**Exercise aim**
Work through the data line by line, gathering every line that has the word "shown".

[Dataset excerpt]
Start
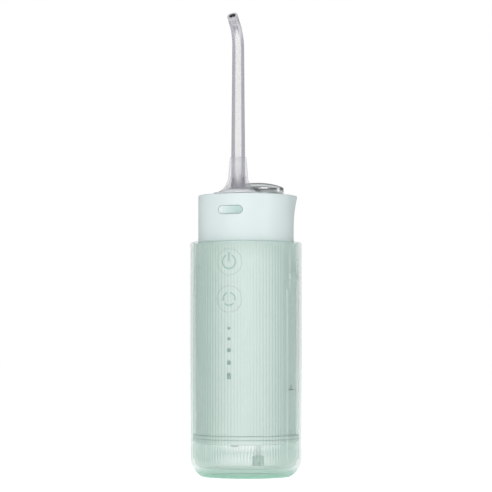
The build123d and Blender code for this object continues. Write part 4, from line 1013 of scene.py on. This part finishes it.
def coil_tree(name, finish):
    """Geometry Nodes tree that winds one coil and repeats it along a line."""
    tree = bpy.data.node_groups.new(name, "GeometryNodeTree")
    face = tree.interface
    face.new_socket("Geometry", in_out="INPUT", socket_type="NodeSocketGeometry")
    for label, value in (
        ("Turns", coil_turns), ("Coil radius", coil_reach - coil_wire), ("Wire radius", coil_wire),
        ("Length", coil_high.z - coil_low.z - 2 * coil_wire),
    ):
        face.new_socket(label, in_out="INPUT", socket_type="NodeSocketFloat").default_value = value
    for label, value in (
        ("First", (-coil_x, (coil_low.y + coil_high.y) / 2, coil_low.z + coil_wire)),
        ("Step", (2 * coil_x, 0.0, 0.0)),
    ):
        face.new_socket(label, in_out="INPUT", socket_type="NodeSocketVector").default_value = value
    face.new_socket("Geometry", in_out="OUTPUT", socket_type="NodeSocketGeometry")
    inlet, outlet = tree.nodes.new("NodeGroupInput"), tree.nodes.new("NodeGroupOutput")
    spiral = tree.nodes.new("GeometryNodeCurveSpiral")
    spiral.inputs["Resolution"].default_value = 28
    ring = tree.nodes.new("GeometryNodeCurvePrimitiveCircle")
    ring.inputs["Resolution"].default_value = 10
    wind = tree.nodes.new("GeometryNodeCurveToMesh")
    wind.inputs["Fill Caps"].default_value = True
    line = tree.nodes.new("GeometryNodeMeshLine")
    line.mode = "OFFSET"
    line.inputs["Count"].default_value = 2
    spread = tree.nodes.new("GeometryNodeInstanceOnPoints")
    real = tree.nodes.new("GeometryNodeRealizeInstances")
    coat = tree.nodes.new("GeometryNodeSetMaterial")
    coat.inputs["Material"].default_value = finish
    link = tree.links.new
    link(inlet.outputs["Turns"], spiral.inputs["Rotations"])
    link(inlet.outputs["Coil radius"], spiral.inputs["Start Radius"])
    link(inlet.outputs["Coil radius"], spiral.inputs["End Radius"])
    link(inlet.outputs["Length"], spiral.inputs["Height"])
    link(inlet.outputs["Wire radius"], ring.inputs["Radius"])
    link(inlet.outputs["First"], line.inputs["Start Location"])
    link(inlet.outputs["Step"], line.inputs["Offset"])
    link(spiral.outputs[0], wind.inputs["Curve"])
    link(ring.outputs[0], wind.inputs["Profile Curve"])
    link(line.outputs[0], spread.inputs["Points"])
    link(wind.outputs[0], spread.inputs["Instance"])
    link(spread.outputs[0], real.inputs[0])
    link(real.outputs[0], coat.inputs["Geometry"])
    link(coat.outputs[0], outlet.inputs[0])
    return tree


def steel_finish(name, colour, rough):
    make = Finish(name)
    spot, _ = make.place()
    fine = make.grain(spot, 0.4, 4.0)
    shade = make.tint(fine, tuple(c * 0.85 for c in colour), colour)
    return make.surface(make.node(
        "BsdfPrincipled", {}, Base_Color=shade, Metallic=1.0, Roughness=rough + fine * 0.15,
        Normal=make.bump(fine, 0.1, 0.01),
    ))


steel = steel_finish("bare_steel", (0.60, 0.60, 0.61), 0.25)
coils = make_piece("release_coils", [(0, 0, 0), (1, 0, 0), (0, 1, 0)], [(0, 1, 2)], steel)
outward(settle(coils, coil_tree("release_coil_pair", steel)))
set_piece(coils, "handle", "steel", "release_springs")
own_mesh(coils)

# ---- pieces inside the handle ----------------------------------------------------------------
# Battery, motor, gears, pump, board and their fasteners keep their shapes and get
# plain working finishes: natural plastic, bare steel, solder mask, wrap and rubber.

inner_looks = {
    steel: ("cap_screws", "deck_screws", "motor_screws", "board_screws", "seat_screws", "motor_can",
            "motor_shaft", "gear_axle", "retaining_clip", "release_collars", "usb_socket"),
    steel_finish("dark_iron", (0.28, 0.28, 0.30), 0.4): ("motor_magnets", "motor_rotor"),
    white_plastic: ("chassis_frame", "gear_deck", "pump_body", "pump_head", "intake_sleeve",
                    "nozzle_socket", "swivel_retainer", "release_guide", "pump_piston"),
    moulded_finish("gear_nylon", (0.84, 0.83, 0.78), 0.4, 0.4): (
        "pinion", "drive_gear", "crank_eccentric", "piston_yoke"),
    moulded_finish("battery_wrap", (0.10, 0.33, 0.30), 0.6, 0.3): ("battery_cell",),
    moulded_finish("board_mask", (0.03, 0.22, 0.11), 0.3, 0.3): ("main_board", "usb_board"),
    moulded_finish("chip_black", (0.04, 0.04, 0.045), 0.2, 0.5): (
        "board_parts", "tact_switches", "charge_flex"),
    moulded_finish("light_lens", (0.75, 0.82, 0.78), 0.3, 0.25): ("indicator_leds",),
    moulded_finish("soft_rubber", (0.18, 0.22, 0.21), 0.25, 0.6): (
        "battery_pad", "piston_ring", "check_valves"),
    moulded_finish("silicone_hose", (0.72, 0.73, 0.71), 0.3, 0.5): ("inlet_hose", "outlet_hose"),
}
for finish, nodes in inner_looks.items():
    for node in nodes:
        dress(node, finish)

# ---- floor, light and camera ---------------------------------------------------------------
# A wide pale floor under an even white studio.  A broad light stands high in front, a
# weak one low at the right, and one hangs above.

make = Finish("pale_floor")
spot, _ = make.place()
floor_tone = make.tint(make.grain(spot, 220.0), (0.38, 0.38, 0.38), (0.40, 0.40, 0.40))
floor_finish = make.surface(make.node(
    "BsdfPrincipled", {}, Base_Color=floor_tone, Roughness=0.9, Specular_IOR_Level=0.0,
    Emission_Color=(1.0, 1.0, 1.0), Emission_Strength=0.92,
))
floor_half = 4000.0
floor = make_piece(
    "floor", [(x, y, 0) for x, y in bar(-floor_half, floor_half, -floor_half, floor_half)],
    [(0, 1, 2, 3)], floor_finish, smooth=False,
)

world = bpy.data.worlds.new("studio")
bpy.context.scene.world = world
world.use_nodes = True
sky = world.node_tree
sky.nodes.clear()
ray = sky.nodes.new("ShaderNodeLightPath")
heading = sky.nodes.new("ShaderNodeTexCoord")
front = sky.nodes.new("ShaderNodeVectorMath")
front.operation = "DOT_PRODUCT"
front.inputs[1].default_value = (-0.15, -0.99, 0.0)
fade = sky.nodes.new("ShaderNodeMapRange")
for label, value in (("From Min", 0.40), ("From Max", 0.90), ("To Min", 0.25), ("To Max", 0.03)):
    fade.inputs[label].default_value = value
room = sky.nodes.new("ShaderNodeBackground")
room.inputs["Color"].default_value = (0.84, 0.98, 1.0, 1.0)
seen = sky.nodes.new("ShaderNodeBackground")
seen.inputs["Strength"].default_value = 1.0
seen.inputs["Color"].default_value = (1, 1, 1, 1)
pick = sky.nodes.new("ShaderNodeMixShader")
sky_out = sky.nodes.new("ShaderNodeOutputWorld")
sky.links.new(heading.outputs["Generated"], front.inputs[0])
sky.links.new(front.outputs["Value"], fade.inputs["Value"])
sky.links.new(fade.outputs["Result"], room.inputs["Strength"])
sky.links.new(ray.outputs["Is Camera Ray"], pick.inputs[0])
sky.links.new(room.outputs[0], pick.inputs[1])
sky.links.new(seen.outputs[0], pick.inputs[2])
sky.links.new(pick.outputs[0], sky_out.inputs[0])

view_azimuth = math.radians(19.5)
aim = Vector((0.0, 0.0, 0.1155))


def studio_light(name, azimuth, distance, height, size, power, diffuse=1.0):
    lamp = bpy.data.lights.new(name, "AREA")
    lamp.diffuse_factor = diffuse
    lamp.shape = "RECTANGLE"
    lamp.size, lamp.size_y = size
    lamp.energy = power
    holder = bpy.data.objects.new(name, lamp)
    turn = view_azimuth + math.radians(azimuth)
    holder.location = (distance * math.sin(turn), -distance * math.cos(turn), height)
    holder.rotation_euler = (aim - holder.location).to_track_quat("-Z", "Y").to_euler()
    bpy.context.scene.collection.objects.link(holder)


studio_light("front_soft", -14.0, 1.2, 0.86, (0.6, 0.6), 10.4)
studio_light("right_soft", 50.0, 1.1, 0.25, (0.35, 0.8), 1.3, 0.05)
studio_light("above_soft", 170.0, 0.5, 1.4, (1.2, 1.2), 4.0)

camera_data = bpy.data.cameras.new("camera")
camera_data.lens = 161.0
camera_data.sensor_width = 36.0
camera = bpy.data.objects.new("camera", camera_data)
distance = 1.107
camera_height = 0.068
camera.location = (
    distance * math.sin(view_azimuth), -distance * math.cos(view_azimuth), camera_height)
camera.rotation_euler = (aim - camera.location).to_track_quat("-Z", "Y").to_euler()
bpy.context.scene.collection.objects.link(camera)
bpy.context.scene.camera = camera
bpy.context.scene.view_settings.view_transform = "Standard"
End
Start
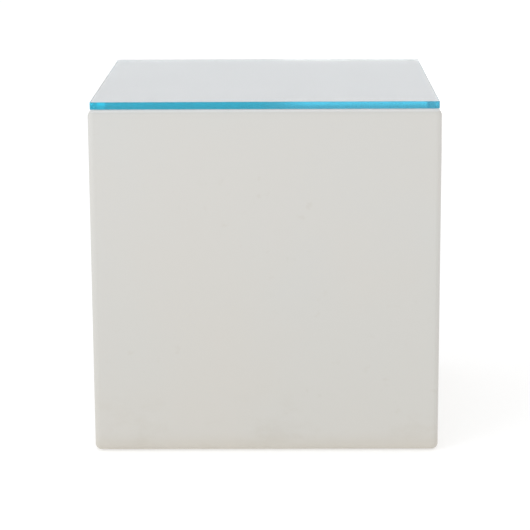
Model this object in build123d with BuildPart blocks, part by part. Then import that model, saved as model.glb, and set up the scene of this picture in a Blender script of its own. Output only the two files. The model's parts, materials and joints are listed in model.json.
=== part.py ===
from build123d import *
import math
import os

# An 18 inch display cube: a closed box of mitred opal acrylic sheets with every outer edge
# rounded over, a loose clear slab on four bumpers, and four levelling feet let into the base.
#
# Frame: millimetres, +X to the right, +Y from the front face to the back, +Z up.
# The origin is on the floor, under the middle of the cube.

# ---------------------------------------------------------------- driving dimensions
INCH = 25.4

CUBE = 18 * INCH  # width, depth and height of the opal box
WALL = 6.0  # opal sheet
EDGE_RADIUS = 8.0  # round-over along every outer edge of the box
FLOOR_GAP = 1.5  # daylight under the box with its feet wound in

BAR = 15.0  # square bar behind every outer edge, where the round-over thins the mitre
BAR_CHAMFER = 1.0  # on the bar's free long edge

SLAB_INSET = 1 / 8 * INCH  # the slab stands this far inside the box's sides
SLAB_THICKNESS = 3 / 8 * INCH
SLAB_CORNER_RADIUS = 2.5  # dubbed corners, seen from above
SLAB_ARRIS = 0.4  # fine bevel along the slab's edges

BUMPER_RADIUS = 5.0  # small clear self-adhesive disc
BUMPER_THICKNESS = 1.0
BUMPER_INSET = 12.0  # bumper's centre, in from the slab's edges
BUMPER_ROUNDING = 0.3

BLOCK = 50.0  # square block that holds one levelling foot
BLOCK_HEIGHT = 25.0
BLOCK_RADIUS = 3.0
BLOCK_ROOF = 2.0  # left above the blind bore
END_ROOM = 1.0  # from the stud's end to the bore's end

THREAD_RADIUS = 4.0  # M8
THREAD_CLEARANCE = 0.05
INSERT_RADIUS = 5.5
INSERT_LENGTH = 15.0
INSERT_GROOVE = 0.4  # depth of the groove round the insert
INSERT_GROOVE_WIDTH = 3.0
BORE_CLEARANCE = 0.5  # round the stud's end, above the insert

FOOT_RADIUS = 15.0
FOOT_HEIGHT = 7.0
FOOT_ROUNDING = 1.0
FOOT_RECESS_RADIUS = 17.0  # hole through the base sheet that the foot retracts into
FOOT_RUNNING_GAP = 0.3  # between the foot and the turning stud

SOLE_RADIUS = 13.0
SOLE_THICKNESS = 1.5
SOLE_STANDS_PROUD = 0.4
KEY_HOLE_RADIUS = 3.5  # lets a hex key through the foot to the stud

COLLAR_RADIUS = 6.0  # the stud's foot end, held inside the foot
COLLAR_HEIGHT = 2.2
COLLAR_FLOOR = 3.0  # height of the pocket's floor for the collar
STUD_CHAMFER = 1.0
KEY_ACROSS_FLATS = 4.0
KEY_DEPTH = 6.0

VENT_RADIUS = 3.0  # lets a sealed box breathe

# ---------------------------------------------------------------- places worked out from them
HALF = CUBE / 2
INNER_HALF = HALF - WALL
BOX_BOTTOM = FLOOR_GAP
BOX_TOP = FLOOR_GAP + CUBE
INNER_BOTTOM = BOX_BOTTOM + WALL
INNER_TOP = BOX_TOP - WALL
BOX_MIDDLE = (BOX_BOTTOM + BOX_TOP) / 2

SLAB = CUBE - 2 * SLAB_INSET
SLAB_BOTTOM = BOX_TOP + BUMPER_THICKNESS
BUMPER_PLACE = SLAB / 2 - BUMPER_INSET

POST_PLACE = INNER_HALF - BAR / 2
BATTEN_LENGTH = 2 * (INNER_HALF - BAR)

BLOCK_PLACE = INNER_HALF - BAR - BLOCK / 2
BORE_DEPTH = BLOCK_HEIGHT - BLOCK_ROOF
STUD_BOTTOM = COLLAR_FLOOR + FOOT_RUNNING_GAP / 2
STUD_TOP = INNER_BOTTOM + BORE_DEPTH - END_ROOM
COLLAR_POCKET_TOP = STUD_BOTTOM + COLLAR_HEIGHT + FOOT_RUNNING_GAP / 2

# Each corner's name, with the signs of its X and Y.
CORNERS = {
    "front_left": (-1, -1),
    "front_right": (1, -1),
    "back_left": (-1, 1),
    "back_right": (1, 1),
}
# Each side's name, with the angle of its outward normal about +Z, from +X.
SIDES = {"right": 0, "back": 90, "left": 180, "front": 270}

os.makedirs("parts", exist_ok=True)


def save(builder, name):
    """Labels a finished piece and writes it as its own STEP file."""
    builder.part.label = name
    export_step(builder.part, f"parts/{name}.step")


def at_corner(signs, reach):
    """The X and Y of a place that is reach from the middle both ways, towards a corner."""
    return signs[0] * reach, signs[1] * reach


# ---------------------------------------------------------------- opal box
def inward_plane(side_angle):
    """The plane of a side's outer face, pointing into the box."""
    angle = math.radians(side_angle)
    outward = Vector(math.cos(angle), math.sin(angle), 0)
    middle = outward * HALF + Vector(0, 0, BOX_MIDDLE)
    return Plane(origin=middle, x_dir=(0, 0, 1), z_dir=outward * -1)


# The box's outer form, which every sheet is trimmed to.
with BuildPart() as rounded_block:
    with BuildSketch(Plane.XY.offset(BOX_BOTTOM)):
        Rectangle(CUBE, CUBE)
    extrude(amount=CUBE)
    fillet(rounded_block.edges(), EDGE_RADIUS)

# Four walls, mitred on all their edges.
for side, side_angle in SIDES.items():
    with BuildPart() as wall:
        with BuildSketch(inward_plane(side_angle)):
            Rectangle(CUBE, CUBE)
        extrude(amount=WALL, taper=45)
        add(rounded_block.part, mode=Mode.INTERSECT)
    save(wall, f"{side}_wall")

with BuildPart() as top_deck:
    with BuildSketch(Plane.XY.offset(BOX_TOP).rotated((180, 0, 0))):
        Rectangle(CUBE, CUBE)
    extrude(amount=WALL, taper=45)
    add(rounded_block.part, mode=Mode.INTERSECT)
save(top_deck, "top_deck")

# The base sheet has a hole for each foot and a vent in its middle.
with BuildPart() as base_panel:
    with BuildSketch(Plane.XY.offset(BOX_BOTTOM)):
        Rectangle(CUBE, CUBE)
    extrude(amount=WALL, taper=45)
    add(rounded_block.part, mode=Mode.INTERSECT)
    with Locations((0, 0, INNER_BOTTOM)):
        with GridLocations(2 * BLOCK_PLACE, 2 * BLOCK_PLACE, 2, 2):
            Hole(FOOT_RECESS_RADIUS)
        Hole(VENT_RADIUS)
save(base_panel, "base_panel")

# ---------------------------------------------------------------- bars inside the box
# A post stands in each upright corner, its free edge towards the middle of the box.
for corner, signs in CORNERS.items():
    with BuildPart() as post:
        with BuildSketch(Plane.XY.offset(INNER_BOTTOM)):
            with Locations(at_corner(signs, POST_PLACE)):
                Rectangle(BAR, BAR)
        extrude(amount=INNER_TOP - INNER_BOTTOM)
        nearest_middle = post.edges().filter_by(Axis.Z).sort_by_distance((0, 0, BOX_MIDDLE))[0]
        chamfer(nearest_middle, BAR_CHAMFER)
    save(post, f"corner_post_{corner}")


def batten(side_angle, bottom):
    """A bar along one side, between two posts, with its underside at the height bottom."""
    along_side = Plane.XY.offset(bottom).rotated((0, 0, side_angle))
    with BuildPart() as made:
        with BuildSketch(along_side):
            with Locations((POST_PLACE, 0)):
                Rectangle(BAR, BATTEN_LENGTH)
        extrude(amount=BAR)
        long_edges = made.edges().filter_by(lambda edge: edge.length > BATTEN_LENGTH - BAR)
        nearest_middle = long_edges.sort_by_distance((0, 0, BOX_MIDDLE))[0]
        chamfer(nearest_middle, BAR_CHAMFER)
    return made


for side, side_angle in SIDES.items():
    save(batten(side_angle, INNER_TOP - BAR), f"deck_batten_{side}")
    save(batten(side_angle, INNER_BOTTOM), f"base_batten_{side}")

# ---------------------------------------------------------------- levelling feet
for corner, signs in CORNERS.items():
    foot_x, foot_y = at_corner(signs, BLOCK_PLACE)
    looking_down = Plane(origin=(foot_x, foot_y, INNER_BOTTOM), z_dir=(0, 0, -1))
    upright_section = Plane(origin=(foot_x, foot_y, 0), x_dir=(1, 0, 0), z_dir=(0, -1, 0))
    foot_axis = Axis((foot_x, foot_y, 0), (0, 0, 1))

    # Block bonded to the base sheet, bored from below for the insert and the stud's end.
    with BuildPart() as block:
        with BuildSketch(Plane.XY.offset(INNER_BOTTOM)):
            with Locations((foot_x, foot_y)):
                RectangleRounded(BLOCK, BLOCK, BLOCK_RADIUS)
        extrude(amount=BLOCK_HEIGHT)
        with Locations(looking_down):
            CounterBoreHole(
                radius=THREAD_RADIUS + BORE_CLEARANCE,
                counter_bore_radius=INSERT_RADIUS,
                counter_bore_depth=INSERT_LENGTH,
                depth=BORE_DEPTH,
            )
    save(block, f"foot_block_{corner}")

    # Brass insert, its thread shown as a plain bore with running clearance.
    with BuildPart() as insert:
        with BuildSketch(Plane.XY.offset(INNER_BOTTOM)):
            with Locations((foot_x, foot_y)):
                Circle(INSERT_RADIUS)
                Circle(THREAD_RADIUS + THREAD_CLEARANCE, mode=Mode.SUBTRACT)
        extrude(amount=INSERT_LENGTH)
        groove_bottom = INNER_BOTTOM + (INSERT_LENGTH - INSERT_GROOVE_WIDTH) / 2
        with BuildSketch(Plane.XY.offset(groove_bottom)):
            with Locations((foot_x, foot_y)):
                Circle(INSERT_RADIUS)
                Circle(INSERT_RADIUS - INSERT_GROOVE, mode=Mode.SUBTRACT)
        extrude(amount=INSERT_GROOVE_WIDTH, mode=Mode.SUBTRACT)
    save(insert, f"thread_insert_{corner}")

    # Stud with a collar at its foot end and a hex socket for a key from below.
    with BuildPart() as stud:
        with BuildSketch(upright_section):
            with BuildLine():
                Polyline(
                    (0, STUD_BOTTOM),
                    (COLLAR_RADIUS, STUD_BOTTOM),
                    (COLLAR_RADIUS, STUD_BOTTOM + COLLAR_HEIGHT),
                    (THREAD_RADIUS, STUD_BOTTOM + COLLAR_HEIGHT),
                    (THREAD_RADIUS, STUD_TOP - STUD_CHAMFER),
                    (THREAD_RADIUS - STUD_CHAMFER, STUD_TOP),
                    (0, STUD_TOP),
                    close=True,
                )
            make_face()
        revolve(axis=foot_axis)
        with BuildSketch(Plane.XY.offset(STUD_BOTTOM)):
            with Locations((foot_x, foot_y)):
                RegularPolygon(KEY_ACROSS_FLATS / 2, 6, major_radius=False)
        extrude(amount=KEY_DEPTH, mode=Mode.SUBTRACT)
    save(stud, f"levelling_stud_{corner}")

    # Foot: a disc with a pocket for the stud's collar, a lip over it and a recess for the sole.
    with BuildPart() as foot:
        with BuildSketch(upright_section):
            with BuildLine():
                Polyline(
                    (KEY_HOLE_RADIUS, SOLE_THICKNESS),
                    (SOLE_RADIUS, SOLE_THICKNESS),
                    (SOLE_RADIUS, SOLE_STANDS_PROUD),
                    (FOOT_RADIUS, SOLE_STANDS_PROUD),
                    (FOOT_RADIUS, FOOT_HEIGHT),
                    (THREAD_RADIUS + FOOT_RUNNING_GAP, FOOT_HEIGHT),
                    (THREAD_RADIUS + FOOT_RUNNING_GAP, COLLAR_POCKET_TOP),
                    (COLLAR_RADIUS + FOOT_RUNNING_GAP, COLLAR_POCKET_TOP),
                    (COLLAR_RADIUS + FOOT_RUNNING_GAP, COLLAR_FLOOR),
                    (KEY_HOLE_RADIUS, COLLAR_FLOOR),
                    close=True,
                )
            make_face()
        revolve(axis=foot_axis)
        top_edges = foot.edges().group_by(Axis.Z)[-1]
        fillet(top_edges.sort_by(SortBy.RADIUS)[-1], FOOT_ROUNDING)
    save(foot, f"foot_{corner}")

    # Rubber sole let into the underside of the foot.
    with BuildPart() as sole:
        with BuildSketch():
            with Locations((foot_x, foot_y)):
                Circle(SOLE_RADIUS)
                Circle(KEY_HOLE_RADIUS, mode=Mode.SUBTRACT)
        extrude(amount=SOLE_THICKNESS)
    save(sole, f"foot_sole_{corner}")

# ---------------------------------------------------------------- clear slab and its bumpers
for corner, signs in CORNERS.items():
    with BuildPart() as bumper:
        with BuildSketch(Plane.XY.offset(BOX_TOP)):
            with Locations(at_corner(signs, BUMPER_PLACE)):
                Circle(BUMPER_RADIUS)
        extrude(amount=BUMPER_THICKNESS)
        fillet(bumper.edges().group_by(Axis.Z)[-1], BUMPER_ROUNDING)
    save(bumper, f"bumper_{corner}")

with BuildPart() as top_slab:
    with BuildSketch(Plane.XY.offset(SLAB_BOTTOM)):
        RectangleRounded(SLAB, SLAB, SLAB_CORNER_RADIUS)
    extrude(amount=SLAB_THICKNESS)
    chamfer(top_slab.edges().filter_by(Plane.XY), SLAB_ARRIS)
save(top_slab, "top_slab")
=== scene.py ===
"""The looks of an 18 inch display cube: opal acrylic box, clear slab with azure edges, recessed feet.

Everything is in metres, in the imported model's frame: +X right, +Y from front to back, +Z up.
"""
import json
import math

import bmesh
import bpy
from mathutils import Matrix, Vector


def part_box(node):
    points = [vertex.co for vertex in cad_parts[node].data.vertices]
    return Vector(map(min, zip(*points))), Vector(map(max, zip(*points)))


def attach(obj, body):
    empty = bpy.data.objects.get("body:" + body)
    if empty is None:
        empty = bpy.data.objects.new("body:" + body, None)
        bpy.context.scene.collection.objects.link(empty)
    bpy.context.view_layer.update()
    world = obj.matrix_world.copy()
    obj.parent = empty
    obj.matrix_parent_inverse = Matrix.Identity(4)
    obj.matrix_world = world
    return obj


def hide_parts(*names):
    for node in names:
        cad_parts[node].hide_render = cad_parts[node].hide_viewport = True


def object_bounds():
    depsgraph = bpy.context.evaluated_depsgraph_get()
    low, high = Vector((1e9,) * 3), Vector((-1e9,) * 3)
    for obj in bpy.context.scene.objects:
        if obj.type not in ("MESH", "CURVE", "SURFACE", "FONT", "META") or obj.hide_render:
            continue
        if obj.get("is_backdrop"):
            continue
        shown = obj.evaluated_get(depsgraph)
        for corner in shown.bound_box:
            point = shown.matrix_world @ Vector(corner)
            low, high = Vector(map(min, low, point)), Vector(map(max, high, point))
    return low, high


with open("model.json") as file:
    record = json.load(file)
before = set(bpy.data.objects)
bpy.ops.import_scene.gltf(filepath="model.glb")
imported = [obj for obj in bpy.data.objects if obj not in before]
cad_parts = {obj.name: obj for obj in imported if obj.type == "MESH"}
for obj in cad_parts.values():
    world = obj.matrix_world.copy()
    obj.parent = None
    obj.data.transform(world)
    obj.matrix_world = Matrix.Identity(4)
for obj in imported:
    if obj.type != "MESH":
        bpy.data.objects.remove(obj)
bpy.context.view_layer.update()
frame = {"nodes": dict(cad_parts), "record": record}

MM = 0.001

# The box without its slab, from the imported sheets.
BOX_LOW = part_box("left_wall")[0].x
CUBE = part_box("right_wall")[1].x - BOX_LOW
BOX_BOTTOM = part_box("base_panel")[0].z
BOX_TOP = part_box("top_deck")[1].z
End
**Full solution**
    # Brass insert, its thread shown as a plain bore with running clearance.
        shown = obj.evaluated_get(depsgraph)
        for corner in shown.bound_box:
            point = shown.matrix_world @ Vector(corner)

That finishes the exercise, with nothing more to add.